Enhancement of mechanical properties of Al–Mg–Si alloys by means of manganese dispersoids

Abstract

The effects of Mn dispersoids on the enhancement of mechanical properties in Al–Mg–Si(–Mn) alloys have been studied to develop a new high Mn alloy which does not need an aging heat treatment after a shaping process (i.e. extrusion process). By adding Mn to Al–Mg–Si alloys, sphere- or rod shaped Mn dispersoids of a size ranging from 0·05 to 0·5 μm are formed by the use of proper heat treatments. The as extruded alloys containing 1·0 wt-%Mn are measured to have higher tensile properties with good ductility, as compared with those of the commercial Al alloy 6N01 (Al–0·69Mg–0·79Si–0·48Cu–0·27Zn–0·37Mn–0·3Cr– 0·11Ti, wt-%).

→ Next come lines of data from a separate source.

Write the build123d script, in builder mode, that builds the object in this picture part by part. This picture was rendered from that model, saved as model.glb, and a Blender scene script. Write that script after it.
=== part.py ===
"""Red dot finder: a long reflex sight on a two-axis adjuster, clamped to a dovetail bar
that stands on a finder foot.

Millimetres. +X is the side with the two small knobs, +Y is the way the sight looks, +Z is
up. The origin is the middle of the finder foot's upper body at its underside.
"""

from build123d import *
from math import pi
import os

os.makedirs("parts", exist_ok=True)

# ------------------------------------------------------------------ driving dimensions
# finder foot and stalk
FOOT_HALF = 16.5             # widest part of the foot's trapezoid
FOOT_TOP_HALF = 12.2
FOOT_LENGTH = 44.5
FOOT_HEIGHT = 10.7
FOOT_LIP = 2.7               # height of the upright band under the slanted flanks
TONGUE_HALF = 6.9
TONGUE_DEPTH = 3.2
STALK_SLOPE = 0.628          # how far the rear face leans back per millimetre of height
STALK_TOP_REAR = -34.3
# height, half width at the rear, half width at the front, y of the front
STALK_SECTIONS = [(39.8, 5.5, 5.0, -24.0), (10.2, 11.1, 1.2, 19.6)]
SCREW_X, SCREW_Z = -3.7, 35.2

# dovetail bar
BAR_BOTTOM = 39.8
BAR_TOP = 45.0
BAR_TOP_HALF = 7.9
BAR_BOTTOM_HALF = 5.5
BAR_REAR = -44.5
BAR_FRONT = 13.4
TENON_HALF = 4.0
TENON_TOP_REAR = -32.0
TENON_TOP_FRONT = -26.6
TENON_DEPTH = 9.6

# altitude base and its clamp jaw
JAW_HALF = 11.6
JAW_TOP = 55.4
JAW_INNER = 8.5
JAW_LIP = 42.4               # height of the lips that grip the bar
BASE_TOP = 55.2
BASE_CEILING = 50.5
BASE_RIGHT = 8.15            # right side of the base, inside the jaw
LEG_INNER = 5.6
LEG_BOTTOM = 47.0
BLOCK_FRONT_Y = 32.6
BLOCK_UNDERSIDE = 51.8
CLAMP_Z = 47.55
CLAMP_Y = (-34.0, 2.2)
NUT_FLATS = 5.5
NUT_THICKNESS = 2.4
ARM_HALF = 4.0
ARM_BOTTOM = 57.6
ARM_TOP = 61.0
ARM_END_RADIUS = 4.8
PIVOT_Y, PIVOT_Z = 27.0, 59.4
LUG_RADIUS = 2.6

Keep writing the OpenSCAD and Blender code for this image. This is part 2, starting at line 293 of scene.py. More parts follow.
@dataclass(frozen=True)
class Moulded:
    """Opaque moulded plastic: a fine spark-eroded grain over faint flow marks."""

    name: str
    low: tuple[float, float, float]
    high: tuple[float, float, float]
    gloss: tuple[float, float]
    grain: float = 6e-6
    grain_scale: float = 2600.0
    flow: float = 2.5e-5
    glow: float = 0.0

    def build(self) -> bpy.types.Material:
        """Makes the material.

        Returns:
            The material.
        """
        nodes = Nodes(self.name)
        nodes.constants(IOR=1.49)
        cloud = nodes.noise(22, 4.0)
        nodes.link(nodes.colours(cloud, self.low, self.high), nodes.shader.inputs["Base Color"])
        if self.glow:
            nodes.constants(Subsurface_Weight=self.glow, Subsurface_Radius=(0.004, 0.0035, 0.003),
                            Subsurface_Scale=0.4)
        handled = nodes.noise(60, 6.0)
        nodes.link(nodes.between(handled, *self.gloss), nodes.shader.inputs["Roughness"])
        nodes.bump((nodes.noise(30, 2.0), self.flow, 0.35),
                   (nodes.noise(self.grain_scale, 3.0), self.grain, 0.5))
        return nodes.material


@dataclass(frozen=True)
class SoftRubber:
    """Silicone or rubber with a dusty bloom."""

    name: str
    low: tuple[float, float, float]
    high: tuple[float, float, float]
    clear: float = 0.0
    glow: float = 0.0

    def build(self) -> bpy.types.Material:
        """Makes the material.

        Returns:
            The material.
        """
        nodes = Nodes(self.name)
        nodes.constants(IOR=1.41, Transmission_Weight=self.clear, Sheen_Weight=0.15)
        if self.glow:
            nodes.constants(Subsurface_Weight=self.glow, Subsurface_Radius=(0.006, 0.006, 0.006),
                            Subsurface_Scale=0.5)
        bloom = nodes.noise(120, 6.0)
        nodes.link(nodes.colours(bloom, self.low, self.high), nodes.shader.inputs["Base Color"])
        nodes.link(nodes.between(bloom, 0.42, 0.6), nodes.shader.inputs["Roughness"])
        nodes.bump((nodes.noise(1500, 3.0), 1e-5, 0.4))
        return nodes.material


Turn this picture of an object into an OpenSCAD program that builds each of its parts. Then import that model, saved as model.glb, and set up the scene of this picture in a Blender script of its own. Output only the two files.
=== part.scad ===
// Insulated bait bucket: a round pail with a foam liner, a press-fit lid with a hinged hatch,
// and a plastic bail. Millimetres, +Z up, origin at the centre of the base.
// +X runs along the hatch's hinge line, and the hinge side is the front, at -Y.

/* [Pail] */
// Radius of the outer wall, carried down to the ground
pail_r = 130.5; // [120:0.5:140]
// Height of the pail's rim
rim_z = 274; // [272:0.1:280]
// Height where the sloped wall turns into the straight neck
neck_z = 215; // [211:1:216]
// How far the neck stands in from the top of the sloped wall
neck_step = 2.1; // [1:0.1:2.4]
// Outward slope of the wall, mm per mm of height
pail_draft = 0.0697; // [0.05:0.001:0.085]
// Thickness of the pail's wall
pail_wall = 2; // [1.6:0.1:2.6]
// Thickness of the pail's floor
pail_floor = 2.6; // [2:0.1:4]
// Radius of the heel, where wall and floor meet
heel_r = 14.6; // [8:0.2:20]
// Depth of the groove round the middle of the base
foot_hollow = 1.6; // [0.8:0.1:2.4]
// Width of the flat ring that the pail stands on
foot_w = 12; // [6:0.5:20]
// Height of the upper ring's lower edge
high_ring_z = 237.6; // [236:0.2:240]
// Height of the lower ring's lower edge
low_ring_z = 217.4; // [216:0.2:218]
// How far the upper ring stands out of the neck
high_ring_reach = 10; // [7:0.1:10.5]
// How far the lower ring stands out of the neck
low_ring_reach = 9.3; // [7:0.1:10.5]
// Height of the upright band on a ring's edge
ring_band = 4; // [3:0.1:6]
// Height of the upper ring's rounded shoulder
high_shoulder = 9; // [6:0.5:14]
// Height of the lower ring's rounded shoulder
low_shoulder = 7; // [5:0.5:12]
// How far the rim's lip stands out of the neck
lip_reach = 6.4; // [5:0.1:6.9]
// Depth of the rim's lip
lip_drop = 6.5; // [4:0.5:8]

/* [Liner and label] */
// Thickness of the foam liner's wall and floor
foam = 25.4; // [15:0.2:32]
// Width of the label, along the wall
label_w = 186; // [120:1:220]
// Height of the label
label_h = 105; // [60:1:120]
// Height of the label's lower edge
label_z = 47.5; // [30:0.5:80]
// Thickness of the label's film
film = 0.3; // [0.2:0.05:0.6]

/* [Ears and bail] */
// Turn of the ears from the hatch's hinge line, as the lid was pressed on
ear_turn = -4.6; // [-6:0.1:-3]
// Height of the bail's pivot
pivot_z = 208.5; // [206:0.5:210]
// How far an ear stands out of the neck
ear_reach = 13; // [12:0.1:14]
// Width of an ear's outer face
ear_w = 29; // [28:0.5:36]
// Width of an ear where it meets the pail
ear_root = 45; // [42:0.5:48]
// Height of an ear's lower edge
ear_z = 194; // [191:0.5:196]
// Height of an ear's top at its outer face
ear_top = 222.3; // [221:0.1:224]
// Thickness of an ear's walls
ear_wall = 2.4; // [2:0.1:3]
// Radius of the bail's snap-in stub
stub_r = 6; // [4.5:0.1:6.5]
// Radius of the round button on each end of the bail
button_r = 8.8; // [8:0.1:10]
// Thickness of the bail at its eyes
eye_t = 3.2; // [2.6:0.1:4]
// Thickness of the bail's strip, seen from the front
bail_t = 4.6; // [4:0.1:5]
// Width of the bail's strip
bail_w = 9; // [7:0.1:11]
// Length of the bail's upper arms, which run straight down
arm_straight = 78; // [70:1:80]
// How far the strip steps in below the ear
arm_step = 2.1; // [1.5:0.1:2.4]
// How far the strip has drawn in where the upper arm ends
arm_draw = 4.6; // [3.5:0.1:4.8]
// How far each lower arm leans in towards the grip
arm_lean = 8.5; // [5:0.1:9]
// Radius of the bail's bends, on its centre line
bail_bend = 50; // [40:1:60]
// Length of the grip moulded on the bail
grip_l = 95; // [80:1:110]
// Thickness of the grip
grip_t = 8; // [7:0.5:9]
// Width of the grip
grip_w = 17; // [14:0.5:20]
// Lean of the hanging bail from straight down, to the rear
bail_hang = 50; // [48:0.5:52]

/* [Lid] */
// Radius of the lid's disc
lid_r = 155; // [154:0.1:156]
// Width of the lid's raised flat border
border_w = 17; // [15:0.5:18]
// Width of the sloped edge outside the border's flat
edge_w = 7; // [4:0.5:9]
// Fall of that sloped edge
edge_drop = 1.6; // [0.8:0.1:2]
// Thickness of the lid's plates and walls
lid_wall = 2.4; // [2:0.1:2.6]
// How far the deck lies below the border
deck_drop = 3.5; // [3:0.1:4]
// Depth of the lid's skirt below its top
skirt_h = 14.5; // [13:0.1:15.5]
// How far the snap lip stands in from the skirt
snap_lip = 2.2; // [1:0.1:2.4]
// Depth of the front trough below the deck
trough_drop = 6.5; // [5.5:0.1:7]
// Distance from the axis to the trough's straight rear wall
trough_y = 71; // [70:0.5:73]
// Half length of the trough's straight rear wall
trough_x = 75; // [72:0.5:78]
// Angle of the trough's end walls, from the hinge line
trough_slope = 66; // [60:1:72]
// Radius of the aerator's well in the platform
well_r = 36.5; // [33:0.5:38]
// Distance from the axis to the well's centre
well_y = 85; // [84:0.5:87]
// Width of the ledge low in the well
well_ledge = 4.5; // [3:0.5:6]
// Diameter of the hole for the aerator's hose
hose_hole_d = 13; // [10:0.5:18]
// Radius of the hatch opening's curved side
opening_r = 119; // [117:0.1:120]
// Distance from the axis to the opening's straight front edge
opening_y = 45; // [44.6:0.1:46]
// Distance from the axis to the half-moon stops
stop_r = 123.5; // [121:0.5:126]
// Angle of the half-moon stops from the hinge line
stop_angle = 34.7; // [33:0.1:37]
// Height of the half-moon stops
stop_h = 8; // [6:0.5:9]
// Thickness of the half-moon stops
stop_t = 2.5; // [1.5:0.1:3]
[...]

These phenomena are obtained from the dispersion hardening effect and homogeneous deformation by Mn dispersoid particles acting as obstacles to dislocation movement. Comparing the fatigue crack growth behaviour between the high Mn alloys and the commercial 6N01 alloy in the as forged condition, high Mn alloys are shown to have higher fatigue crack growth resistance and show a more tortuous crack path. This result can be explained by the increasing energy absorption through crack deflections and tortuous crack paths by the Mn dispersoids.